Pakistan to open preliminary talks with Taliban

Militant group behind insurgency that has killed 45,000




ISLAMABAD, Pakistan — In its most ambitious step yet to address Pakistan’s most potent domestic threat, Prime Minister Nawaz Sharif’s government plans to hold preliminary talks today with representatives of the Pakistani Taliban.

The meeting is described as an introductory chat with the Islamic militant group, which is responsible for a decade-long insurgency that has claimed more than 45,000 lives. If the talks are not successful, Sharif has signaled that he may order a military offensive to regain control of tribal areas that are effectively under Taliban control.

Representatives from both camps confirmed today’s meeting. But many analysts doubt that a peace deal can be reached, citing the insurgent group’s violent history, decentralized command structure and harsh ideology.

Some Pakistani Taliban officials have circulated 10 demands they want to pursue in the talks, including a ban on women appearing in public in jeans or without headscarves, the release of all Taliban prisoners, immunity for the group’s commanders, establishment of Islamic courts, a complete withdrawal of the Pakistan army from tribal areas and compensation for the victims of U.S. drone strikes.

The list has shocked Pakistan’s political and cultural elite.

“If this is true, it will not be acceptable to very many people in Pakistan,” Khalid Naeem Lodhi, a former Pakistan army major general, said of the demands.

The Taliban is increasingly splintered, and the group’s chief spokesman, Shahidullah Shahid, said any information about demands is premature.
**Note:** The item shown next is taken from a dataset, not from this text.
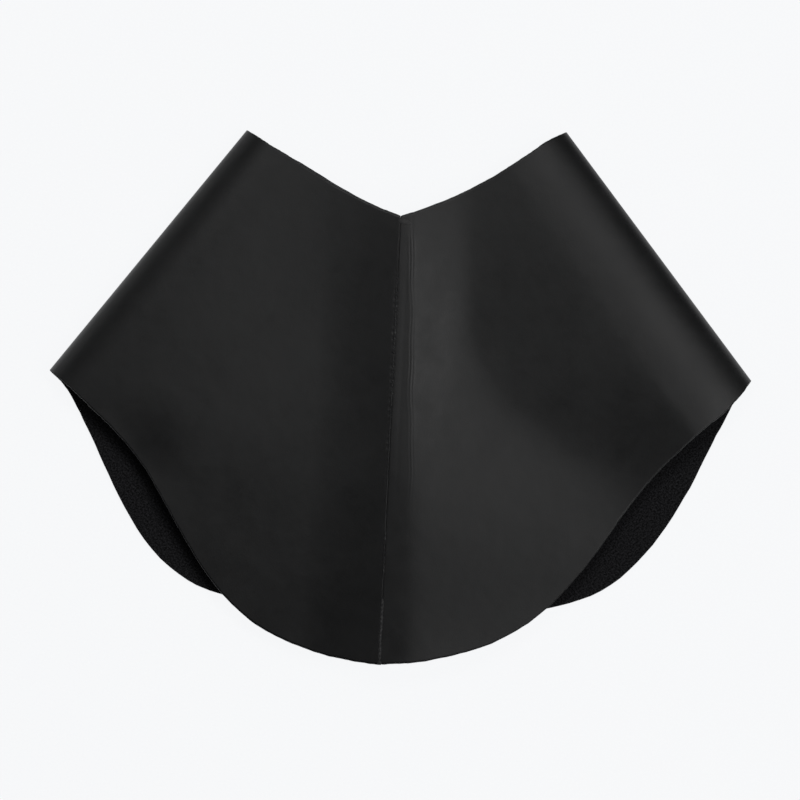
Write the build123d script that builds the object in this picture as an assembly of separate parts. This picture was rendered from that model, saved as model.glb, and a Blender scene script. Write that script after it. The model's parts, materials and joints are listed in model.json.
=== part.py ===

“We have not yet put forward any conditions or demands for the talks,” Shahid said in a phone interview. “If there is a list of demands in the media, that is not ours but may be someone else’s.”

Major priority

Sharif, who returned as prime minister in June after two previous stints in the office in the 1990s, has made a negotiated settlement with the Pakistani Taliban a chief priority.

The Pakistani Taliban formed in 2008 in the aftermath of the U.S.-led invasion of Afghanistan. The group claims to be independent of the Afghan Taliban, but they are believed to coordinate activities. Both Taliban organizations seek to replace their governments.

Although Pakistan’s major political parties gave Sharif broad support last summer to engage in talks, Sharif has struggled to convince Taliban representatives to participate.

Over the past four months, the Taliban has taken credit for a series of attacks that have killed hundreds of people. In one incident last month, 20 Pakistani soldiers were killed in a suicide bombing in North Waziristan. The military responded with airstrikes that killed 40 militants and foreign fighters and caused thousands of residents to flee their homes.

Many analysts saw the bombardment as a sign that Sharif and Pakistan’s new army chief, Gen. Raheel Sharif, were preparing to launch a major offensive. Instead, Sharif announced last week he was appointing a four-member delegation to make one final push at peace talks.

This time, Taliban leaders have appeared more receptive to talks. They have appointed three representatives for the talks, including Maulana Samiul Haq, a top religious leader who is the founder of the conservative Jamiatul Ulema Islami party.

Analysts caution, however, that Sharif’s government may not have much leeway to bargain with the Taliban. Although Pakistan’s constitution is rooted in Islamic principles and law, it also includes provisions guaranteeing the rights of women and minorities.

Efforts to ban women from wearing jeans in public would likely run afoul of those principles, said Khalil ur-Rehman Khan, a former Supreme Court justice.

Though it’s rare for women to wear jeans in rural parts of the country, it’s becoming more common to see young urban women wear them in public.

“Under Islam, you have to dress in a way that is not profane, or abusive, but that choice is given, and it’s based on how society accepts you,” Khan said. “And the culture of society changes with the passage of time, more education.”

Zahid Hussain, an Islamabad-based defense analyst, said Sharif would also run into resistance from military leaders if he agreed to any prisoner release. Many military leaders are still angered that Taliban commanders freed under previous peace initiatives have returned to the battlefield, he said.

“There have been several peace deals with the Taliban, and none of them have worked, and I don’t think things have diametrically changed,” Hussain said.